Wereldtentoonstelling van Antwerpen.
Onderwijs.
VII.
Spreken wij thans van verschillende liefdadige inrichtingen, welke ook in de afdeeling van onderwijs waren vertegenwoordigd.
De verbeterings- of hervormingsschool van Beernem heeft eene groote hoeveelheid vrouwelijke handwerken tentoongesteld, gemaakt door de meisjes, welke aldaar tot verbetering hunner zeden worden opgevoed. Eenige dezer werken zijn zeer merkwaardig door de zorg en de nauwkeurigheid, waarvan zij het kenmerk dragen. Onder andere bemerken wij er een prachtig donzen kussen en eene zeer schoone sprei, bestemd voor Hare Majesteit de koningin van België.
Verschillende leerwerkhuizen van Oostvlaanderen, welke tevens schuilplaatsen voor arme weezen zijn, zonden eene verzameling weefsels van linnen en katoenen stoffen, alsook schrijfboeken en teekenwerk; maar tot ons spijt moeten wij zeggen, dat deze bijdragen van lager onderwijs ons minder voldeden dan het overige.

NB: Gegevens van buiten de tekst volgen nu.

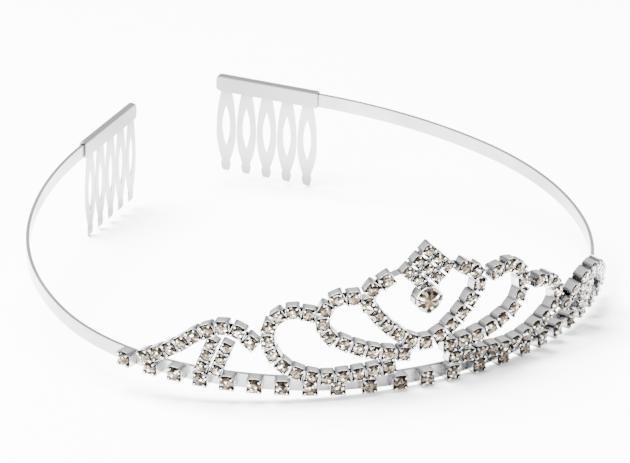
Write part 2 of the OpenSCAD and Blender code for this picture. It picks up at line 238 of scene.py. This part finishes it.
# facets and skirt, as parts of the radius and of the crown
stone_table, kite_reach, kite_rise, girdle = 0.56, 0.83, 0.52, 0.07
skirt_reach, skirt_drop = 1.3, 0.3
base_mid, base_up, base_wide = 1.0, 1.68, 3.3 / cup_wide
# from the cup at base_mid, the steps to the next ones on either side
base_left = [5.8] + 2 * [6.3] + 7 * [5.5] + [6.4]
base_right = [5.8] + 3 * [6.2] + 7 * [5.45]
# the height on the strip from which a leaning string tilts
lean_foot = 3.0


def on_band(s, up, out=0.0, lean=0.0, turn=0.0):
    """Matrix that puts x along the strip, y up and z outward, out from a place on it.

    lean and turn are in degrees.
    """
    x, y, heading = band_at(s)
    lean = math.radians(lean)
    return (standing @ Matrix.Translation((x, y, 0)) @ Matrix.Rotation(heading, 4, "Z")
            @ Matrix.Translation((0, -out, lean_foot))
            @ Matrix.Rotation(math.pi / 2 + lean, 4, "X")
            @ Matrix.Translation((0, up - lean_foot + cup_rim * math.tan(lean), 0))
            @ Matrix.Rotation(math.radians(turn), 4, "Z"))


def circle(radius, up, many, first=0.0):
    """Points of a ring at one height, the first of them at an angle in degrees."""
    angles = [math.radians(360 / many * k + first) for k in range(many)]
    return [(radius * math.cos(a), radius * math.sin(a), up) for a in angles]


def brilliant(name, radius, table, rim_up, crown, depth, seat_wide):
    """Cut stone with 8 star, 8 kite and 16 edge facets, its girdle at rim_up.

    A skirt under the girdle, painted dark as shade, closes the seat round it.
    """
    points = (circle(table * radius, rim_up + crown, 8)
              + circle(kite_reach * radius, rim_up + kite_rise * crown, 8, 22.5)
              + circle(radius, rim_up, 16) + circle(radius, rim_up - girdle * radius, 16)
              + [(0, 0, rim_up - depth)])
    skirt = circle(skirt_reach * radius, rim_up - skirt_drop * radius, 16)
    points += [(max(-seat_wide, min(seat_wide, x)), max(-seat_wide, min(seat_wide, y)), z)
               for x, y, z in skirt]
    kites, rim, girdle_low, tip, skirt_first = 8, 16, 32, 48, 49
    faces = [tuple(range(8))]
    for k in range(8):
        kite, even, odd = kites + k, rim + 2 * k, rim + 2 * k + 1
        faces += [(k, kite, (k + 1) % 8), (k, kites + (k - 1) % 8, even, kite),
                  (kite, even, odd), (kite, odd, rim + (2 * k + 2) % 16)]
    for k in range(16):
        n = (k + 1) % 16
        faces += [(rim + k, rim + n, girdle_low + n, girdle_low + k),
                  (girdle_low + k, girdle_low + n, tip),
                  (girdle_low + k, girdle_low + n, skirt_first + n, skirt_first + k)]
    mesh = mesh_from(name, points, faces)
    gem = mesh.attributes.new("gem", "FLOAT_VECTOR", "POINT")
    for item, (x, y, z) in zip(gem.data, points):
        item.vector = (x / radius, y / radius, (z - rim_up) / radius)
    return mesh


def with_painted_shade(mesh, painted_shade):
    """Keeps how near the rim each corner of a setting lies, from 0 in its recesses to 1, a mark
    that its finish turns into painted shade.
    """
    column = mesh.attributes.new("painted_shade", "FLOAT", "POINT")
    for item, value in zip(column.data, painted_shade):
        item.value = value
    return mesh


def claws(first_point, first_turn, stations):
    """Points and faces of four bent claws, a quarter turn apart.

    A station has height, reach, half width, thickness and the dip of its inner edge.
    """
    points, faces = [], []
    for k in range(4):
        turn = Matrix.Rotation(math.radians(90 * k + first_turn), 3, "Z")
        faces += skin(first_point + len(points), 4, len(stations))
        for up, reach, half, thick, dip in stations:
            points += [turn @ Vector(corner) for corner in (
                (reach, -half, up), (reach, half, up),
                (reach - thick, half, up - dip), (reach - thick, -half, up - dip))]
    return points, faces


def pressed_cup():
    """Square cup with rounded corners, walls that dip between its four bent claws."""
    half, tip_dip = cup_wide / 2, 0.08
    # the low middle of one wall and its rounded corner: across, along, height
    side = ((1.0, -0.5, cup_dip), (1.0, 0.5, cup_dip),
            (0.97, 0.84, cup_rim), (0.84, 0.97, cup_rim))
    outline = []
    for k in range(4):
        cos, sin = math.cos(math.radians(90 * k)), math.sin(math.radians(90 * k))
        outline += [(half * (x * cos - y * sin), half * (x * sin + y * cos), z)
                    for x, y, z in side]
    inset = 1.0 - cup_wall / half
    points = ([(x, y, 0.0) for x, y, _ in outline] + outline
              + [(x * inset, y * inset, z) for x, y, z in outline]
              + [(x * inset, y * inset, cup_floor) for x, y, _ in outline])
    faces = skin(0, len(outline), 4)
    far, wide = claw_reach * half, claw_half * half
    claw_points, claw_faces = claws(len(points), 45, (
        (claw_root, far, 1.15 * wide, 0.20 * half, tip_dip),
        (claw_bend, 0.99 * far, wide, 0.24 * half, tip_dip),
        (claw_tip, 0.84 * far, 0.8 * wide, 0.26 * half, tip_dip)))
    # painted light and shade: the sides that lie open and the claws lighter, the corners behind
    # the claws, the inner rim and the floor darker
    back, outer_rim = 4 * [0.75, 0.75, 0.32, 0.32], 4 * [0.95, 0.95, 0.40, 0.40]
    inner_rim, floor, four_claws = 16 * [0.4], 16 * [0.0], 4 * (4 * [0.5] + 8 * [1.0])
    painted_shade = back + outer_rim + inner_rim + floor + four_claws
    return with_painted_shade(mesh_from("cup", points + claw_points, faces + claw_faces), painted_shade)


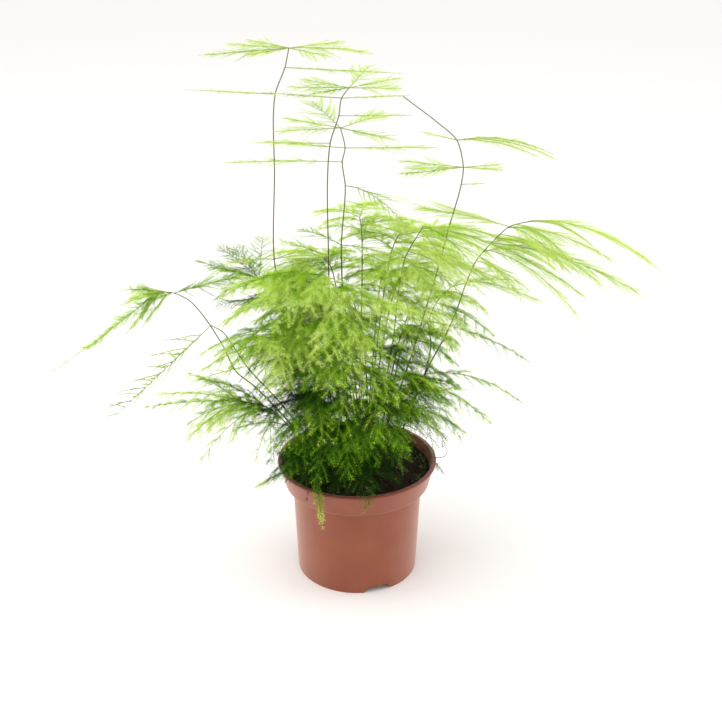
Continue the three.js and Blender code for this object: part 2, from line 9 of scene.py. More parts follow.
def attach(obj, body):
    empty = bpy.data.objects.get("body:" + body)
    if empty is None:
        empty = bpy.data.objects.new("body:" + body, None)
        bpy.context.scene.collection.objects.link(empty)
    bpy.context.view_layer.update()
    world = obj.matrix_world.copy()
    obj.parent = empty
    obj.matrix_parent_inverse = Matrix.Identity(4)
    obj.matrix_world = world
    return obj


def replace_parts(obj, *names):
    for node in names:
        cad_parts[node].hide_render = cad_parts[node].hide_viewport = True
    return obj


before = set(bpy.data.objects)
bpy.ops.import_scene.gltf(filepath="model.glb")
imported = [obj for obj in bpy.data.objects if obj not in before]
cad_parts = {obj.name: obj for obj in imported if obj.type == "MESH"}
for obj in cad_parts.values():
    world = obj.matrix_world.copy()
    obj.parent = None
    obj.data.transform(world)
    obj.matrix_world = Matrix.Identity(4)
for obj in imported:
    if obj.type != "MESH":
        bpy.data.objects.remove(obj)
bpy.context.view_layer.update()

mm = 0.001  # routes and small sizes are written in millimetres
tiny = 1e-12
up = np.array([0.0, 0.0, 1.0])
scene = bpy.context.scene

# Random draws

stream = {"factor": 16807, "modulus": 2147483647}
seedSteps = {"tierFrond": 77, "frond": 131}


def seeded(seed):
    state = seed

    def draw():
        nonlocal state
        state = state * stream["factor"] % stream["modulus"]
        return state / stream["modulus"]

    return draw


def lerp(a, b, share):
    return a + (b - a) * share


def varied(most, draw):
    return lerp(1 - most, 1 + most, draw)


def unit(vectors):
    return vectors / np.maximum(np.linalg.norm(vectors, axis=-1, keepdims=True), tiny)


def polar(radius, turn):
    return radius * math.cos(turn), radius * math.sin(turn)


# Surfaces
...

Ook eenige gestichten voor doofstommen en blinden hadden de werken hunner verpleegden uitgestald. Zoo bemerkten wij het gesticht van St.-Lambrechts-Woluwe, met werken van jongens, als kleederen, schoenen en manden; dat van Brugge, met fraaie handwerken door doofstomme en blinde meisjes vervaardigd; dat van Luik, insgelijks met verschillende jongenswerken, tot borstels en houten voorwerpen toe.

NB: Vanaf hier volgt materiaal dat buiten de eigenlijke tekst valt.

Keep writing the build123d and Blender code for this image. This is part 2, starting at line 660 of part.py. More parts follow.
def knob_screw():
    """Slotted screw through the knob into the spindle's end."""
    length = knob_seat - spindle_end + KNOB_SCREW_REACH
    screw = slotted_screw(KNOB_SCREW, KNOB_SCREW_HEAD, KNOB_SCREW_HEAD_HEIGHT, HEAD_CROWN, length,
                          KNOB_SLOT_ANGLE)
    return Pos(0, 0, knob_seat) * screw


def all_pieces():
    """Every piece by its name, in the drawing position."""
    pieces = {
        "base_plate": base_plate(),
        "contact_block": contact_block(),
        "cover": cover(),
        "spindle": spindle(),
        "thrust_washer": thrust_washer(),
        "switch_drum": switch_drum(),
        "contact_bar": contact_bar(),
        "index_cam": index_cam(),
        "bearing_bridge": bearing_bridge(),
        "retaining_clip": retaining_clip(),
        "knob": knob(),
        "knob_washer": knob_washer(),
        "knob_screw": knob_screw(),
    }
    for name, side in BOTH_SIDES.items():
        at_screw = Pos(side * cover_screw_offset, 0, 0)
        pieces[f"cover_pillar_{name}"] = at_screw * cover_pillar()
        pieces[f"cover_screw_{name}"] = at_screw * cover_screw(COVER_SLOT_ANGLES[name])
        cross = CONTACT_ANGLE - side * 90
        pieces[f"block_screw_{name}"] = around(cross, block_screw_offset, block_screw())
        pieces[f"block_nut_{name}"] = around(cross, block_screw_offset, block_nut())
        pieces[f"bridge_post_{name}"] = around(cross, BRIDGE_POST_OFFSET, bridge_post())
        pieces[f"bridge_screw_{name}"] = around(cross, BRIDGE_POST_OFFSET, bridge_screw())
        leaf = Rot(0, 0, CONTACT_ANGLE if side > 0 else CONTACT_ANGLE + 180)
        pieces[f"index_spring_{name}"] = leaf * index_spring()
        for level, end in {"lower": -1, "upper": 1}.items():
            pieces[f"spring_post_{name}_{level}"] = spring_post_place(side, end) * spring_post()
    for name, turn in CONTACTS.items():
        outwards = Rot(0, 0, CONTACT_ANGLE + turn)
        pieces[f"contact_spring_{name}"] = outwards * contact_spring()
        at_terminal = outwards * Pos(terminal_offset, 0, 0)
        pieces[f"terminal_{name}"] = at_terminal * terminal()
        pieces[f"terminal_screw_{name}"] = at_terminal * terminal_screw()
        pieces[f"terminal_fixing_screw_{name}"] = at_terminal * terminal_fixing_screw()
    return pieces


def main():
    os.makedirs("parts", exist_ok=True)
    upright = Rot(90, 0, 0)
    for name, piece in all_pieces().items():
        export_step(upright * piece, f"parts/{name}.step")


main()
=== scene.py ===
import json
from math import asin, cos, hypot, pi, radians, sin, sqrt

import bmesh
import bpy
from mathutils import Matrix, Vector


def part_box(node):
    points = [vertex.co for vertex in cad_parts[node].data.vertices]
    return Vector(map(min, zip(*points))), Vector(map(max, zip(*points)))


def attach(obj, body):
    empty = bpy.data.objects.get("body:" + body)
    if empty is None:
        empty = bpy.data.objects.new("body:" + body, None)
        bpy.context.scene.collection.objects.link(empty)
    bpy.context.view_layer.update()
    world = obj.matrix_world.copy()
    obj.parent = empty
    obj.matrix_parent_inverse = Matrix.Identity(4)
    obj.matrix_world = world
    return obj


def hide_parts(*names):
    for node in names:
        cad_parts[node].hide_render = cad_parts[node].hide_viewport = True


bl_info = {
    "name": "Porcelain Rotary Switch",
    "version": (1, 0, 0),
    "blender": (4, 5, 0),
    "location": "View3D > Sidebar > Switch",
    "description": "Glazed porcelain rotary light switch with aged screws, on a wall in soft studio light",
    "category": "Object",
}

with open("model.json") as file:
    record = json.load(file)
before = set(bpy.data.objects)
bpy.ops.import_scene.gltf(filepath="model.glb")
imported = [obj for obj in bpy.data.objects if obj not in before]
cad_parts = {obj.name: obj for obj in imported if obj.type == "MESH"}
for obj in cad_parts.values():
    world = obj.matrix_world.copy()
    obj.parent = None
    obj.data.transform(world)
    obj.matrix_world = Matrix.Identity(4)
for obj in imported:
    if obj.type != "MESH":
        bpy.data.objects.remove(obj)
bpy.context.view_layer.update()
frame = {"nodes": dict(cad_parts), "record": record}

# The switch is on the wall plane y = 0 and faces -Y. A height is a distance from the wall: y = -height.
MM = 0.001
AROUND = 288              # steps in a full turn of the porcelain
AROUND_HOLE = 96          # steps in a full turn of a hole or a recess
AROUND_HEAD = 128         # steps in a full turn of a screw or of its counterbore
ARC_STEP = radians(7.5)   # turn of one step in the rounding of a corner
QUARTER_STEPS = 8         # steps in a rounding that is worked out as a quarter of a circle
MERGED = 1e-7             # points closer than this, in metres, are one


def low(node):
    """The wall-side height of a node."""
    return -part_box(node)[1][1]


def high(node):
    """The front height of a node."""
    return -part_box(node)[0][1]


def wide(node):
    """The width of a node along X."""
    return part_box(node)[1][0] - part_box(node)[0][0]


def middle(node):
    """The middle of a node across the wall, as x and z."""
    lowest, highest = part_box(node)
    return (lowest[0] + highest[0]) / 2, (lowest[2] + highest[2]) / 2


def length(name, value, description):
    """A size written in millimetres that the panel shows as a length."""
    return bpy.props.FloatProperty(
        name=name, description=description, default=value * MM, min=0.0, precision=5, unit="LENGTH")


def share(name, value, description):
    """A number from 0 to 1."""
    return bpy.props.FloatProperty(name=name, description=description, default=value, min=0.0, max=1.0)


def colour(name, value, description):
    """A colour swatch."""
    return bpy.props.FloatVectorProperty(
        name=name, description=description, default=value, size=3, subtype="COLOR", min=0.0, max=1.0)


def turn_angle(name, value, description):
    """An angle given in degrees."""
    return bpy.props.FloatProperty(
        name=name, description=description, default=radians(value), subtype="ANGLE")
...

Nog meer verscheiden en rijker was de inzending van 't Doofstommengesticht der Broeders van Liefde te Gent. Deze hadden, benevens schrijf- en handwerk hunner leerlingen, ook de handboeken der onderwijzers en verzamelingen van aanschouwelijke leermiddelen uitgestald, waaronder eene reeks platen, de houding van den mond verbeeldende bij 't uitbrengen der verschillende klanken en medeklinders. Dit moet den kleinen doofstommen het zoo moeilijke vormen der spraakgeluiden werkelijk vergemakkelijken. Hoe meer aanschouwingsmiddelen bij dit onderwijs hoe beter; immers alles moet door die ongelukkige misdeelden door het gezicht of door het gevoel worden opgevat.
Wij hebben met genoegen gezien, dat de kweekelingen der Broeders van Liefde niet alleen de gewone stielen, als kleer-, klak- en schoenmaken leeren, maar daarenboven zich ook toeleggen op de boomteelt, wat voor Gent, zoo rijk in tuinbouw en boomkweekerijen, zeer nuttig is.

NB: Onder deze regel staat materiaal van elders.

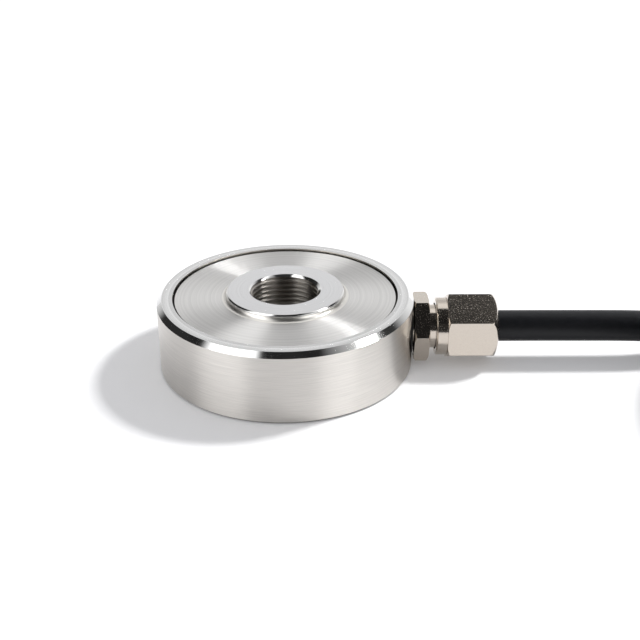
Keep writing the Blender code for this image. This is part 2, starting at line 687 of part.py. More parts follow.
def bare_lead(color, place, material, tinned, coil_centre):
    """One core past the sleeve: it leaves the bundle and lies beside the others on the turn below."""
    near_radius = COIL_INNER_TURN + place[0] * CORE_PITCH / 2
    near_height = COIL_LAYERS[2] + place[1] * CORE_PITCH / 2
    lying_radius = COIL_INNER_TURN + place[0] * CORE_PITCH * (1.5 if place[1] > 0 else 0.5)
    lying_height = COIL_LAYERS[1] + CABLE_RADIUS + SEAT_GAP + CORE_DIAMETER / 2
    start = SLEEVE_LENGTH + SEAT_GAP
    points = []
    way_down = ((0, 0, 0), (0.1, 0.1, 0), (0.3, 1, 0.15), (0.55, 1, 0.9), (0.7, 1, 1), (1, 1, 1))
    for share, spread, drop in way_down:
        radius = near_radius + (lying_radius - near_radius) * spread
        height = near_height + (lying_height - near_height) * drop
        points.append(on_coil(lead_angle(start + BARE_LEAD_LENGTH * share), radius, height))
    wire(f"bare_lead_{color}", smooth_route(points, 3 * MM), CORE_DIAMETER, material, 2, coil_centre)
    tip = start + BARE_LEAD_LENGTH + SEAT_GAP
    route = [
        on_coil(lead_angle(tip + TINNED_LENGTH * i / 2), lying_radius, lying_height) for i in range(3)
    ]
    wire(f"tinned_tip_{color}", route, TINNED_DIAMETER, tinned, 2, coil_centre)


def rounded_square(half, corner):
    points = []
    for right, up, start in ((1, 1, 0), (-1, 1, 90), (-1, -1, 180), (1, -1, 270)):
        center = (right * (half - corner), up * (half - corner))
        points += arc(center, corner, start, start + 90, 3)
    return points


def coil_tie(number, angle, material, coil_centre):
    """A strap round the coil's section, closed on itself."""
    inside = COIL_HALF_SECTION + SEAT_GAP
    outlines = [
        rounded_square(inside + TIE_THICKNESS, CABLE_RADIUS + TIE_THICKNESS),
        rounded_square(inside, CABLE_RADIUS),
    ]
    tie = flat_outline(f"coil_tie_{number}", outlines, TIE_WIDTH, material, coil_centre)
    tie.location = on_coil(angle, COIL_MEAN_RADIUS, inside + TIE_THICKNESS)
    tie.rotation_euler = (math.pi / 2, 0, math.pi / 2 - math.radians(angle))
    return tie


def build():
    stainless = new_material("stainless_steel", (0.62, 0.61, 0.59), 0.26, 1.0)
    plated = new_material("nickel_plated_brass", (0.66, 0.62, 0.57), 0.3, 1.0)
    rubber = new_material("black_rubber", (0.02, 0.02, 0.02), 0.7)
    jacket = new_material("cable_jacket", (0.018, 0.018, 0.02), 0.55)
    board = new_material("terminal_board", (0.03, 0.16, 0.06), 0.45)
    film = new_material("gauge_film", (0.62, 0.36, 0.08), 0.35)
    enamel = new_material("wire_enamel", (0.45, 0.12, 0.03), 0.35)
    tinned = new_material("tinned_copper", (0.7, 0.69, 0.67), 0.3, 1.0)
    strap = new_material("tie_strap", (0.025, 0.025, 0.027), 0.85)

    gland_axis = new_empty("gland_axis", (0, 0, GLAND_HEIGHT), (0, math.pi / 2, 0))
    coil_centre = new_empty("coil_centre", (COIL_X, COIL_Y, 0))

    housing_ring(stainless, gland_axis)
    measuring_body(stainless)
    base_cover(stainless)
    hub_seal(rubber)
    terminal_board(board)
    gauge_bridge(film, enamel)

    gland_gasket(rubber, gland_axis)
    gland_body(plated, gland_axis)
    gland_grommet(rubber, gland_axis)
    gland_pressure_ring(plated, gland_axis)
    gland_nut(plated, gland_axis)

    cable_run(jacket)
    cable_coil(jacket, coil_centre)
    end_sleeve(rubber, coil_centre)
    for color, (tint, place) in CORES.items():
        insulation = new_material(f"core_{color}", tint, 0.35)
        inner_core(color, place, insulation)
        bare_lead(color, place, insulation, tinned, coil_centre)
    for number, angle in enumerate(TIE_ANGLES, 1):
        coil_tie(number, angle, strap, coil_centre)


clear_scene()
SENSOR = new_collection("ring_force_sensor")
CUTTERS = new_collection("cutters")
build()
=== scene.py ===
# %% [markdown]
# # A ring force sensor on a white table
#
# A steel ring, 50 mm across, holds a turned plate with a threaded bore. A load on the raised
# boss bends the plate's thin web, and the gauges under it feel that. A nickel-plated cable
# gland sits on the ring's side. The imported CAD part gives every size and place. This lesson
# gives each visible piece the edges, the thread and the machined finishes of the real one.

# %% Load the CAD part
import math

import bpy
from mathutils import Matrix, Vector


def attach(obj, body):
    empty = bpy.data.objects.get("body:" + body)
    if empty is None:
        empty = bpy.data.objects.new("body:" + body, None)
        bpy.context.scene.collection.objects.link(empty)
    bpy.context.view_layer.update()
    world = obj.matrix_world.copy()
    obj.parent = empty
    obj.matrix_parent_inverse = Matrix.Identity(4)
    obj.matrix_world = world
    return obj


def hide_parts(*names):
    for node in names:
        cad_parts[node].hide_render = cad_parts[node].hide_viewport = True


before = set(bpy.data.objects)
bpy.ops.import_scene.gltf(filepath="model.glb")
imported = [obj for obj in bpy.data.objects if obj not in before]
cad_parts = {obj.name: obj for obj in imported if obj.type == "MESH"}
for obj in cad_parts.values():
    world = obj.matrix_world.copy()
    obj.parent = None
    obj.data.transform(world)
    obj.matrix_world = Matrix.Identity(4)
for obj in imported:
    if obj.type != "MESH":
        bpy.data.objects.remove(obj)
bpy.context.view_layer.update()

MM = 0.001
print("CAD nodes:", len(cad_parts))

# %% [markdown]
# ## The camera
#
# The photograph was taken from the front, 27 degrees above the table, with a long lens. These
# numbers come from fitting the ring's four visible circles, so the ring's axis is the world's
# Z axis and the cable runs along X. A camera matrix holds its right, up and backward
# directions as columns, which is simpler here than turning the camera by angles.

# %% Camera
CAMERA_PLACE = Vector((6.75, -190.56, 105.19)) * MM
CAMERA_PITCH = math.radians(26.92)
CAMERA_ROLL = math.radians(-0.24)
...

In een gansch afzonderlijk vertrek vonden wij nog het provinciaal Doofstommengesticht van St. Agatha-Berchem. Dit ook schijnt ons onder alle opzichten geheel op de hoogte van onzen tijd en zeer wel ingericht te wezen. Naast merkwaardige leermiddelen stelde ook dit gesticht eene rijke verzameling voortbrengselen zijner leerlingen ten toon.
Wij kunnen niet nalaten hier te herinneren, dat de eerste gestichten van dien aard in ons land, evenals alle andere menschlievende werken, te danken zijn aan de christelijke liefdadigheid. Wie heeft er niet hooren spreken van dien edelmoedigen man, dien heiligen priester, kanunnik Triest, die gansch zijnen levensloop aan het lijdende menschdom heeft toegewijd? Hij is het, die in ons land de eerste schuilplaatsen stichtte voor arme weezen, voor ouderlingen, voor ongeneesbare zieken, voor doofstommen en blinden. Hij is het, die het eerst het onderwijs aan de doofstommen gaf en deed geven, die hen leerde spreken met de vingers, hen leerde lezen en schrijven.
Kanunnik Triest stichtte in 1803 te Lovendeghem, bij Gent, het eerste klooster der Zusters van Liefde, in 1807 te Gent dat der Broeders van Liefde. Beide deze kloosterinrichtingen strekken tot het verzorgen van zieken, ouderlingen, zinneloozen, weezen, blinden en doofstommen. - In 1822 richtte kanunnik Triest de congregatie der Dames van moederlijke liefde in om de moeders uit de arme volksklas bij te staan; in 1825 de orde der St.-Jans-Broeders om de zieken aan huis te verzorgen, en in 1835 die der Zusters van Jezus' kindsheid tot verpleging der vondelingen en zieke kinderen. Mag die brave priester dan niet met reden een der grootste weldoeners van het menschdom geheeten worden?